Mustering the courage to fight back -- as King did -- is “what black history is all about.”  That courage was often expressed in song. “The anthem of the blues people … lift your voice, don’t just have an echo, lift your voice,” he said. “In that voice, (there was) tremendous freedom wresting with this particular form of death.”

West said King’s life held important lessons for the young people in the audience, whom modern culture was bent on inculcating with false values. “Young people of all colors have been told that life is fundamentally about success, life is fundamentally about material toys, status, stature, position and title,” he said.  “Martin says, ‘No, no.’ Life is about a quest for greatness. Never confuse success with greatness. And greatness has to do with the kind of person that you are.”

West made many of his most serious points with poetic wordplay -- not surprising for a scholar who has performed with hip hop bands and written popular books, as well as created a large scholarly oeuvre.

“How do we engage with the shift from the superficial to the substantial?” he asked. “That's what education connected to King's legacy is about, the shift from the frivolous to the serious. The shift from the bling‑bling to let freedom ring.”

Why are ordinary citizens so unconcerned about the growing income disparity in the United States, a trend West spent much time criticizing? “Weapons of mass distraction,” he said.  “Keep them pacified.  Keep them sleepwalking.  Keep them numb.”

West also had a few pithy words for those who glorify the U.S. Constitution, like the Republican members of the newly elected House of Representatives -- who read aloud large parts of the document in the House chamber in January -- whom he seemed to have in mind.

Since the Constitution makes no mention of slavery, “ … it was a deodorized document … a pro-slavery document for almost 275 years,” he said. “I remind my brothers and sisters when they want to deify the Constitution:  Read the whole thing. Tell the truth. Tell the truth.”

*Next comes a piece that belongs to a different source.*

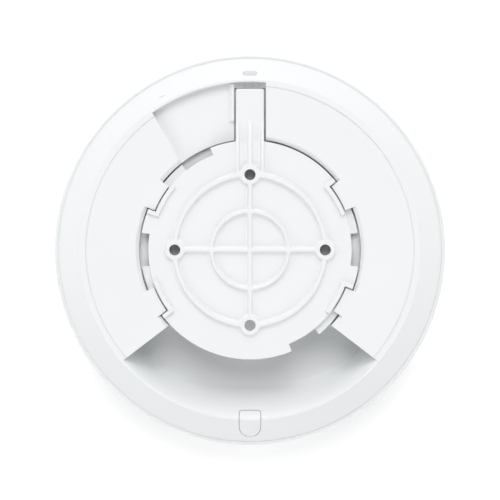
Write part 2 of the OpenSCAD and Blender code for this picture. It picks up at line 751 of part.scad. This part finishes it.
module power_capacitors() color([0.2, 0.2, 0.3]) for (p = [[-34, -8], [-44, -7], [-34, 3]])
    translate([p[0], p[1], z_board]) {
        translate([-4.2, -4.2, 0]) cube([8.4, 8.4, 1]);
        translate([0, 0, 0.9]) cylinder(r = 4, h = 9);
    }

module reset_switch() color(dark) difference() {
    block(button_x - 3, button_x + 3, -12.6, -8.8, z_board, button_z + 1.9);
    translate([button_x, -10.6, button_z]) rotate([90, 0, 0]) cylinder(r = 1.08, h = 4);
}

module reset_stem() color(white_b)
    translate([button_x, -11.4, button_z]) rotate([90, 0, 0]) cylinder(r = 1, h = 2.8);

module reset_button() color([0.4, 0.42, 0.45]) translate([button_x, -14.2, button_z]) rotate([90, 0, 0]) {
    cylinder(r = 2.3, h = 0.8);
    cylinder(r = 1.5, h = 2.7);
}

module cable_door() color(white_b) {
    first = 0.6;
    steps = 8;
    slope = [for (j = [0:steps]) let (t = first + (1 - first) * j / steps) [ramp_r(0, t, 0), ramp_z(t, 0)]];
    difference() {
        intersection() {
            translate([0, 0, -door_depth + 0.2]) linear_extrude(20) door_outline(-door_gap);
            cover_solid($fn = 360);
        }
        // the door continues the ramp
        rotate_extrude($fn = 360) polygon(concat(slope, [[sweep_r, cut], [slope[0][0], cut]]));
    }
}

module antenna_spots() for (a = antenna_angles) rotate(-a) children();

module antenna_carriers() color([0.25, 0.26, 0.28]) antenna_spots() {
    difference() {
        union() {
            band_block(66, 67.5, -carrier_turn, carrier_turn, z_board - 1.4, z_board + 8.8);
            band_block(57.5, 66.2, -carrier_turn, carrier_turn, z_board, z_board + 1.5);
            for (s = [-1, 1]) translate([carrier_pin_x * s, carrier_pin_y, z_board - board_t])
                cylinder(r = carrier_pin_r, h = board_t + 0.5);
        }
        block(2.5, 5.5, 64, 70, z_board + 1.5, z_board + 3.2);
    }
}

module antennas() color([0.8, 0.68, 0.4]) antenna_spots() {
    difference() {
        union() {
            band_block(67.53, 67.93, -10, 10, z_board - 0.6, z_board + 9.3);
            band_block(64.5, 67.73, -8, 8, z_board + 8.9, z_board + 9.3);
            block(3, 5, 61.4, 67.6, z_board + 1.53, z_board + 1.93);
        }
        block(-9, -1, 66, 70, z_board + 3.4, z_board + 4.4);
        block(1, 2, 66, 70, z_board + 3.4, z_board + 8);
    }
}

module antenna_cables() color([0.15, 0.15, 0.16]) antenna_spots() translate([0, 0, coax_z]) {
    bend = 3;
    translate([-8, 59, 0]) rotate([90, 0, 0]) cylinder(r = coax_r, h = 5.4);
    translate([-8 + bend, 59, 0]) rotate(90) rotate_extrude(angle = 90) translate([bend, 0]) circle(coax_r);
    translate([-8 + bend, 59 + bend, 0]) rotate([0, 90, 0]) cylinder(r = coax_r, h = 9.6);
}

module cable_plugs() color([0.75, 0.65, 0.35]) antenna_spots() translate([-8, 52, z_board]) {
    cylinder(r = 1.5, h = 3.2);
    translate([-0.8, 0, 1.75]) cube([1.6, 1.58, 1.4]);
}

bracket_plate();
latch_arm();
back_cover();
front_dome();
cable_door();
status_lens();
light_guide();
status_leds();
main_board();
board_screws();
heat_spreader();
thermal_pads();
processor_shield();
radio_shields();
processor_chip();
memory_chips();
radio_chips();
jack_shell();
jack_insert();
jack_contacts();
lan_transformer();
power_transformer();
power_inductors();
power_capacitors();
reset_switch();
reset_stem();
reset_button();
antenna_carriers();
antennas();
antenna_cables();
cable_plugs();
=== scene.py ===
import bpy, math, json
import numpy as np
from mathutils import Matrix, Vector


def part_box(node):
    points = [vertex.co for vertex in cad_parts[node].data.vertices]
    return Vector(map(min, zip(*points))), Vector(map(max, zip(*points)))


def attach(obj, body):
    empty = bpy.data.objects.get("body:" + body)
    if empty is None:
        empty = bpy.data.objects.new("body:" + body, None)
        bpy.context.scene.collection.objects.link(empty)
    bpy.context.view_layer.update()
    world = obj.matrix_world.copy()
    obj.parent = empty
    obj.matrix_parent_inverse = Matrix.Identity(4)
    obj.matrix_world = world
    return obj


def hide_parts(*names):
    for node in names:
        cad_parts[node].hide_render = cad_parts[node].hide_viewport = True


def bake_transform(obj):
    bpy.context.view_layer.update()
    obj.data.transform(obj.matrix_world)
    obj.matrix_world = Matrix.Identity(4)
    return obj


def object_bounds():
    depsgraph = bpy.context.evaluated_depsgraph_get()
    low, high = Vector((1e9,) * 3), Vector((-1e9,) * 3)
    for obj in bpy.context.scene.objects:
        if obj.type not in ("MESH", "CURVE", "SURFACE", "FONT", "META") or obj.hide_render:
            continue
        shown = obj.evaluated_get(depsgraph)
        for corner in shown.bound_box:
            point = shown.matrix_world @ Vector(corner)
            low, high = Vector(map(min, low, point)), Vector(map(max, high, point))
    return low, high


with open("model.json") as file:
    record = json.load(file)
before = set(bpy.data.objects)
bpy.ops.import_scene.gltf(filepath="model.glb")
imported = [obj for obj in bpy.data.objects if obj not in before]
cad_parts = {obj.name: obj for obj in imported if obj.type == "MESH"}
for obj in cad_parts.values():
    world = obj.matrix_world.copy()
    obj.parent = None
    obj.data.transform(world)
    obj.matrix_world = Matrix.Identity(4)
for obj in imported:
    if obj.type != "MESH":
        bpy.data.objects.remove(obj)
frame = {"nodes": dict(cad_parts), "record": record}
CAD_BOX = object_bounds()
record = frame["record"]
nodes = frame["nodes"]
MM = 0.001

# ---------------------------------------------------------------- solids from distance fields
# A piece with moulded fillets is described by its signed distance, in millimetres, at any set of places.


class Places:
    """Points, in millimetres, with the simple distances that a moulded piece is built from."""

    def __init__(self, x, y, z):
        self.x, self.y, self.z = x, y, z
        self.r = np.hypot(x, y)

    def wedge(self, a1, a2):
        """Pie slice between two clockwise angles from +Y, in degrees."""
        mid, half = math.radians((a1 + a2) / 2), math.radians((a2 - a1) / 2)
        along = self.x * math.sin(mid) + self.y * math.cos(mid)
        across = self.x * math.cos(mid) - self.y * math.sin(mid)
        return abs(across) * math.cos(half) - along * math.sin(half)

    def disc(self, x, y, r):
        return np.hypot(self.x - x, self.y - y) - r

    def band(self, r1, r2):
        return np.maximum(r1 - self.r, self.r - r2)

    def slab(self, z1, z2):
        return np.maximum(z1 - self.z, self.z - z2)

    def box(self, x1, x2, y1, y2):
        return np.maximum(np.maximum(x1 - self.x, self.x - x2), np.maximum(y1 - self.y, self.y - y2))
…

At times West seemed in despair about the state of material culture and the undermining effect it has had on King’s legacy.  “The obsession with success has led to what?” he asked. “Not just the wealth and inequality, not just the indifference to poor and working people, not just to polarizing politics of fear, the Balkanization of the body politic, but to a spiritual malnutrition. You look in the soul of sisters and brothers of all colors. Chocolate cities, vanilla suburbs, red reservations or yellow slices of our society. Emptiness of soul.”

West said he was buoyed by the mass protests in Cairo, where demonstrators scrupulously followed the strategies of a popular handbook on civil disobedience available on the Internet, which is based on the practices of the American civil rights movement.

Perhaps his most moving words were in invoking the tragedy of Emmett Till, a 14-year-old African American boy who was murdered in Mississippi in 1965 by white townsmen angered that the boy had spoken with a white woman.  Till was thrown into a river, where his bloated body was discovered three days later.

Till’s mother insisted on having an open casket at the memorial service, despite being advised by the authorities to keep it closed.

“She said, “No, this is my only baby … I want the world to see,’” West said. “And she stepped to a lectern and looked over at her baby, his head was five times the size of his ordinary head. She looked at the cameras and she said ‘I don't have a minute to hate.  I will pursue justice for the rest of my life.’  She said, ‘I would rather be defeated at this moment with my moral integrity than win and be like those who have murdered my baby.’ That's the best of black history. That's not just the best of American history. That's the best of the human spirit.”

West expanded on the theme of acceptance with a story about Frederick Douglass, the pioneering black American social reformer and abolitionist.

Asked if he thought blacks should subject white Americans to slavery as form of retribution, West said Douglass answered, “‘No. I want freedom for everyone.’ That’s why when you talk about the black agenda, you’re not just talking about black people, you’re talking about justice, and justice is what love looks like in public.”

Cornell West's visit to UVM was sponsored by the Office of the President, Student Life, and the Office of the Chief Diversity Officer.